-- Begin Recorded data --

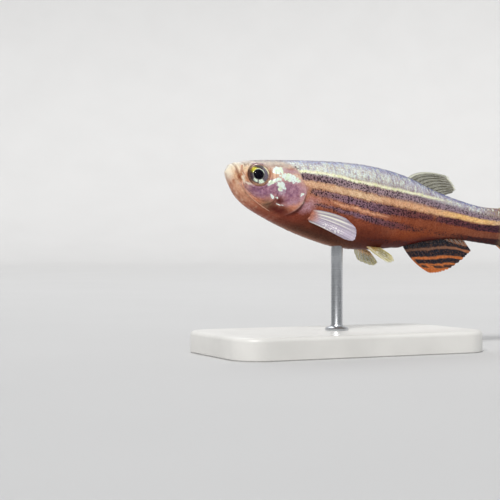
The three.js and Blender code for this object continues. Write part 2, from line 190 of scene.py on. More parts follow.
# Curves and noise
def spline(points, shares):
    """Points of the centripetal curve through the given ones, at shares of the way by its knots."""
    knots = np.array(points, float)
    knots = np.concatenate([[2 * knots[0] - knots[1]], knots, [2 * knots[-1] - knots[-2]]])
    spans = len(knots) - 3
    at = shares * spans
    i = np.minimum(at.astype(int), spans - 1)
    t = (at - i)[:, None]
    p0, p1, p2, p3 = (knots[i + k] for k in range(4))
    d0, d1, d2 = (
        np.maximum(np.linalg.norm(b - a, axis=1, keepdims=True), 1e-8) ** 0.5
        for a, b in ((p0, p1), (p1, p2), (p2, p3))
    )
    m1 = ((p1 - p0) / d0 - (p2 - p0) / (d0 + d1) + (p2 - p1) / d1) * d1
    m2 = ((p2 - p1) / d1 - (p3 - p1) / (d1 + d2) + (p3 - p2) / d2) * d1
    rise = p1 * (1 + 2 * t) * (1 - t) ** 2 + m1 * t * (1 - t) ** 2
    return rise + p2 * t**2 * (3 - 2 * t) + m2 * t**2 * (t - 1)


def line_field(points, line, samples=140, block=6000):
    """How far each point lies behind the line in the side view, and the share along the line."""
    route = spline(line, np.linspace(0, 1, samples))
    along = unit(np.gradient(route, axis=0))
    flat = points[..., [0, 2]].reshape(-1, 2)
    behind, share = np.empty((2, len(flat)))
    for start in range(0, len(flat), block):
        part = slice(start, start + block)
        dx, dz = np.moveaxis(flat[part, None] - route[None], -1, 0)
        far = np.hypot(dx, dz)
        near = far.argmin(1)
        rows = np.arange(len(near))
        cross = along[near, 0] * dz[rows, near] - along[near, 1] * dx[rows, near]
        behind[part] = np.copysign(far[rows, near], cross)
        share[part] = near / (samples - 1)
    return behind.reshape(points.shape[:-1]), share.reshape(points.shape[:-1])


NOISE_SIZE = 128


def noise(u, v, seed):
    """Smooth lumps from -1 to 1, about one for each unit of u and v."""
    table = np.random.default_rng(seed).uniform(-1, 1, (NOISE_SIZE, NOISE_SIZE))
    i, j = np.floor(u).astype(int), np.floor(v).astype(int)
    a, b = smooth(0, 1, u - i), smooth(0, 1, v - j)
    low, high = (
        table[i % NOISE_SIZE, k % NOISE_SIZE] * (1 - a) + table[(i + 1) % NOISE_SIZE, k % NOISE_SIZE] * a
        for k in (j, j + 1)
    )
    return low * (1 - b) + high * b


# Relief of the skin
FOLDS = ((CHEEK_LINE, 0.06, 0.03), (PREOPERCLE_LINE, 0.05, 0.035), (SUBOPERCLE_LINE, 0.035, 0.02))
NOSTRILS = [(1.62, 0.83, 0.15), (1.98, 0.95, 0.12)]
PECTORAL_BASE = (8.35, -3.0, 0.55)
VENT = (20.4, -4.35, 0.5)


def eye_frame(side):
    """Centre of the eye, and the directions tailwards, upwards and out of the head."""
    toe, tilt = math.radians(EYE["toe_in"]), math.radians(EYE["tilt"])
    out = unit(np.array([-math.sin(toe), side * math.cos(toe), math.sin(tilt)]))
    up = unit(np.array([0, 0, 1.0]) - out * out[2])
    tailward = unit(np.array([1.0, 0, 0]) - out * out[0] - up * up[0])
    return np.array([EYE["x"], side * EYE["y"], EYE["z"]]), tailward, up, out


def mouth_relief(points):
    """Lips and their slit, and a shallow fold behind the mouth's corner."""
    mouth, along = line_field(points, MOUTH_LINE)
    lips = 1 - smooth(0.46, 0.56, along)
    slit = lips * bump(mouth, 0.075) * (0.3 + 0.7 * smooth(0.16, 0.36, along))
    lift = lips * (0.1 * bump(mouth - 0.24, 0.14) + 0.12 * bump(mouth + 0.24, 0.16)) - 0.24 * slit
    fold = smooth(0.44, 0.54, along) * (1 - smooth(0.6, 0.85, along))
    return lift - 0.05 * fold * bump(mouth, 0.12), slit


def gill_relief(points):
    """The raised gill cover, the groove behind its rim, and the folds of the skin under the throat."""
    neck, along = line_field(points, NECK_LINE)
    flap = smooth(0.16, 0.3, along) * (1 - smooth(0.62, 0.8, along))
    flap = flap * (0.35 + 0.65 * smooth(0.36, 0.56, along))
    lift = 0.12 * flap * smooth(-1.5, 0, neck) * (neck < 0)
    lift -= 0.1 * flap * (neck >= 0) * bump(neck, 0.3)
    for k in range(1, 4):
        lift -= 0.02 * bump(neck + 0.42 * k, 0.05) * smooth(0.66, 0.74, along)
    return lift, flap * bump(neck + 0.07, 0.07)


def eye_relief(points, side):
    """The rims round the eye and the socket that it sits in."""
    centre, tailward, up, out = eye_frame(side)
    away = points - centre
    far = np.hypot(away @ tailward, away @ up) - EYE["radius"]
    near = (away @ out > -0.8) * (np.sign(points[..., 1]) == side)
    rims = 0.05 * bump(far - 0.14, 0.1) - 0.04 * bump(far - 0.37, 0.09)
    return near * (rims - 0.75 * smooth(0.06, -0.06, far))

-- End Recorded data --

#### Job:
Tally every line of the listing that holds the string "from", then give the number by itself.

#### Solved exercise:
2